MATERIALS PROVIDED:
** Start **

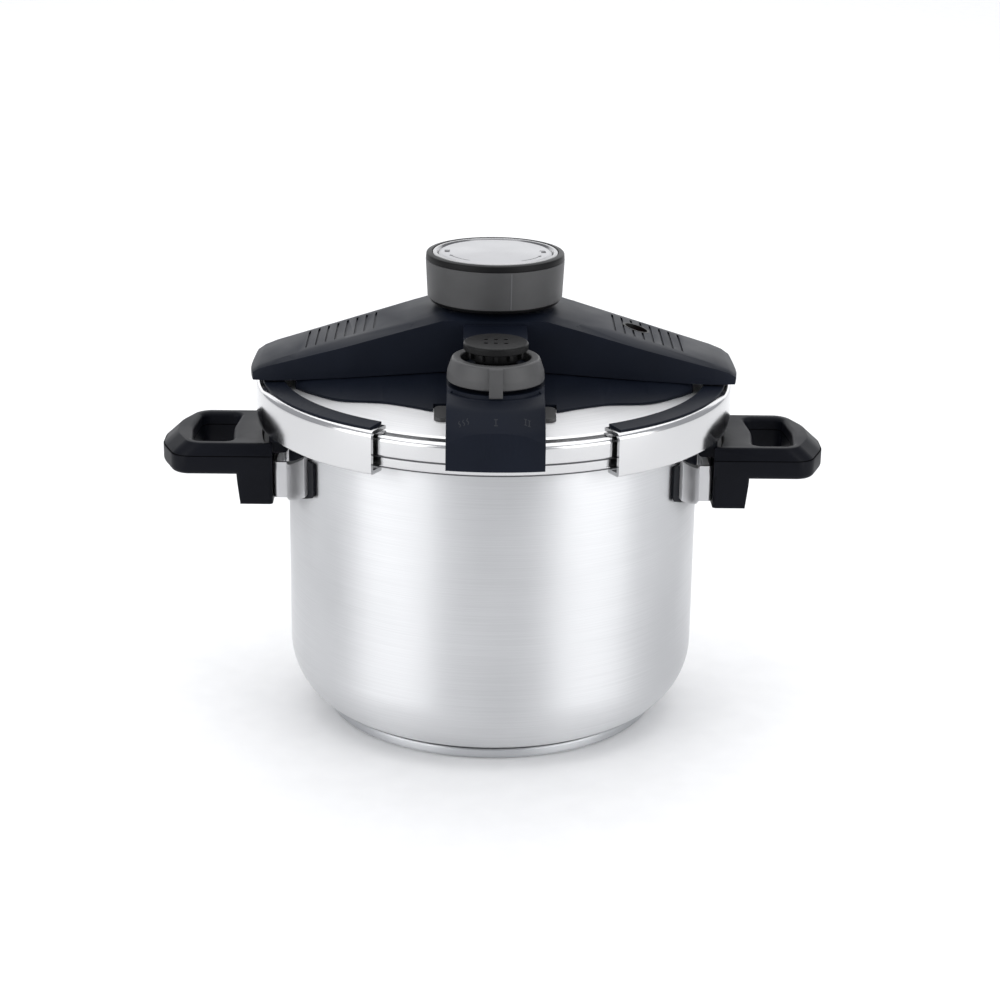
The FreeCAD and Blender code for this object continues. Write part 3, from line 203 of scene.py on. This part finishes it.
def turned_steel(name, colour, roughness, grain, anisotropy, across="Z", depth=0.000002):
    """Metal with fine lines round the vertical axis, that lie side by side along Z or the radius R."""
    material, tree, shader = shader_graph(name)
    turned = turned_coordinates(tree)
    lines = add_node(tree, "Mapping")
    lines.inputs["Scale"].default_value = (grain, 1.6, 0.0) if across == "R" else (0.0, 1.6, grain)
    tree.links.new(turned.outputs["Vector"], lines.inputs["Vector"])
    brushing = add_node(tree, "TexNoise", scale=1.0, detail=3.0, roughness=0.6)
    tree.links.new(lines.outputs["Vector"], brushing.inputs["Vector"])
    smudges = object_noise(tree, (1.0, 1.0, 0.6), 14.0, 3.0)
    tree.links.new(shade(tree, brushing.outputs["Fac"], tinted(colour, 0.93), colour),
                   shader.inputs["Base Color"])
    tree.links.new(map_range(tree, smudges.outputs["Fac"], roughness * 0.85, roughness * 1.2),
                   shader.inputs["Roughness"])
    bump(tree, shader, brushing.outputs["Fac"], depth)
    shader.inputs["Metallic"].default_value = 1.0
    shader.inputs["Anisotropic"].default_value = anisotropy
    shader.inputs["Anisotropic Rotation"].default_value = 0.25
    tangent = add_node(tree, "Tangent", direction_type="RADIAL", axis="Z")
    tree.links.new(tangent.outputs["Tangent"], shader.inputs["Tangent"])
    return material


def polished_steel(name, colour, roughness):
    """Mirror polish with faint smudges and hairline marks."""
    material, tree, shader = shader_graph(name)
    smudges = object_noise(tree, (1.0, 1.0, 1.0), 22.0, 4.0)
    hairlines = object_noise(tree, (1.0, 1.0, 9.0), 900.0, 2.0)
    tree.links.new(shade(tree, smudges.outputs["Fac"], tinted(colour, 0.97), colour),
                   shader.inputs["Base Color"])
    tree.links.new(map_range(tree, smudges.outputs["Fac"], roughness * 0.7, roughness * 1.5),
                   shader.inputs["Roughness"])
    bump(tree, shader, hairlines.outputs["Fac"], 0.0000006)
    shader.inputs["Metallic"].default_value = 1.0
    return material


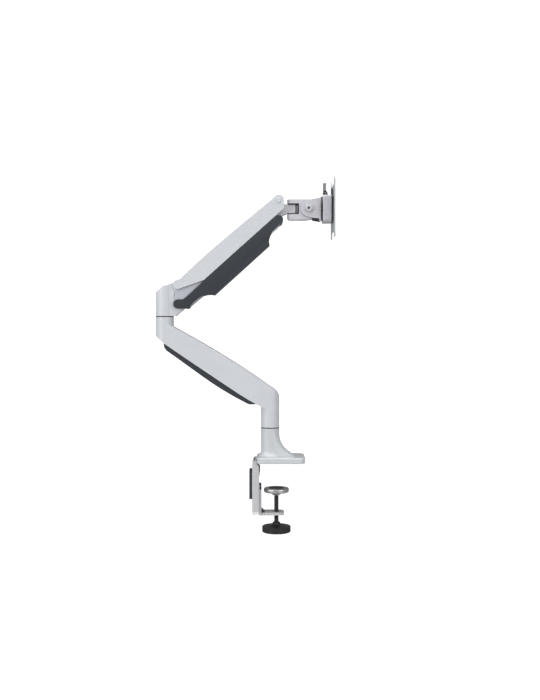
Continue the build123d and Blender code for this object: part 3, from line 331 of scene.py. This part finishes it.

** End **

TO BE DONE: Please reproduce each line exactly as written.

ANSWER TO THIS TASK:
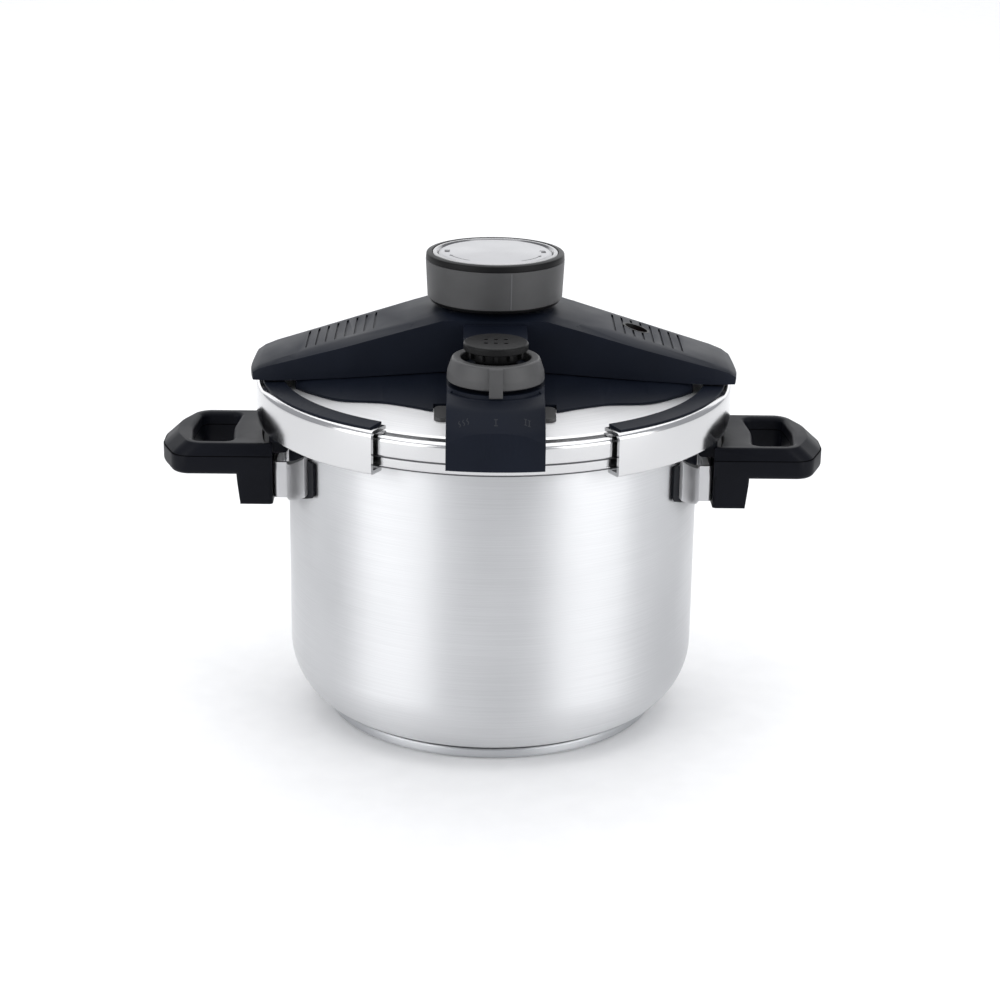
The FreeCAD and Blender code for this object continues. Write part 3, from line 203 of scene.py on. This part finishes it.
def turned_steel(name, colour, roughness, grain, anisotropy, across="Z", depth=0.000002):
    """Metal with fine lines round the vertical axis, that lie side by side along Z or the radius R."""
    material, tree, shader = shader_graph(name)
    turned = turned_coordinates(tree)
    lines = add_node(tree, "Mapping")
    lines.inputs["Scale"].default_value = (grain, 1.6, 0.0) if across == "R" else (0.0, 1.6, grain)
    tree.links.new(turned.outputs["Vector"], lines.inputs["Vector"])
    brushing = add_node(tree, "TexNoise", scale=1.0, detail=3.0, roughness=0.6)
    tree.links.new(lines.outputs["Vector"], brushing.inputs["Vector"])
    smudges = object_noise(tree, (1.0, 1.0, 0.6), 14.0, 3.0)
    tree.links.new(shade(tree, brushing.outputs["Fac"], tinted(colour, 0.93), colour),
                   shader.inputs["Base Color"])
    tree.links.new(map_range(tree, smudges.outputs["Fac"], roughness * 0.85, roughness * 1.2),
                   shader.inputs["Roughness"])
    bump(tree, shader, brushing.outputs["Fac"], depth)
    shader.inputs["Metallic"].default_value = 1.0
    shader.inputs["Anisotropic"].default_value = anisotropy
    shader.inputs["Anisotropic Rotation"].default_value = 0.25
    tangent = add_node(tree, "Tangent", direction_type="RADIAL", axis="Z")
    tree.links.new(tangent.outputs["Tangent"], shader.inputs["Tangent"])
    return material


def polished_steel(name, colour, roughness):
    """Mirror polish with faint smudges and hairline marks."""
    material, tree, shader = shader_graph(name)
    smudges = object_noise(tree, (1.0, 1.0, 1.0), 22.0, 4.0)
    hairlines = object_noise(tree, (1.0, 1.0, 9.0), 900.0, 2.0)
    tree.links.new(shade(tree, smudges.outputs["Fac"], tinted(colour, 0.97), colour),
                   shader.inputs["Base Color"])
    tree.links.new(map_range(tree, smudges.outputs["Fac"], roughness * 0.7, roughness * 1.5),
                   shader.inputs["Roughness"])
    bump(tree, shader, hairlines.outputs["Fac"], 0.0000006)
    shader.inputs["Metallic"].default_value = 1.0
    return material


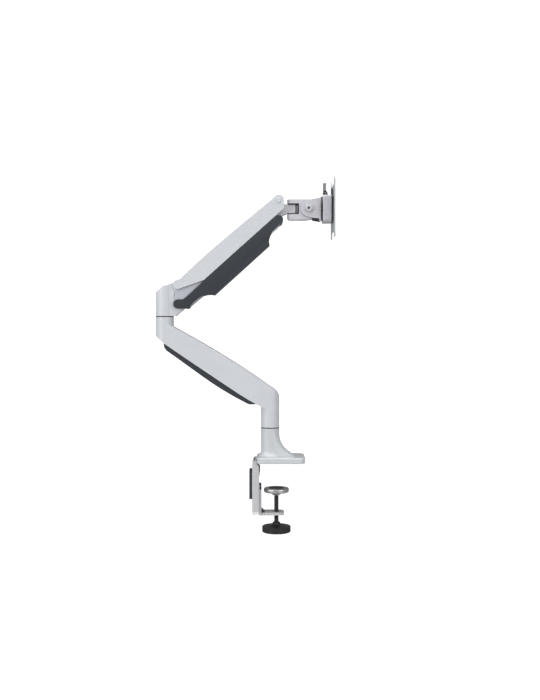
Continue the build123d and Blender code for this object: part 3, from line 331 of scene.py. This part finishes it.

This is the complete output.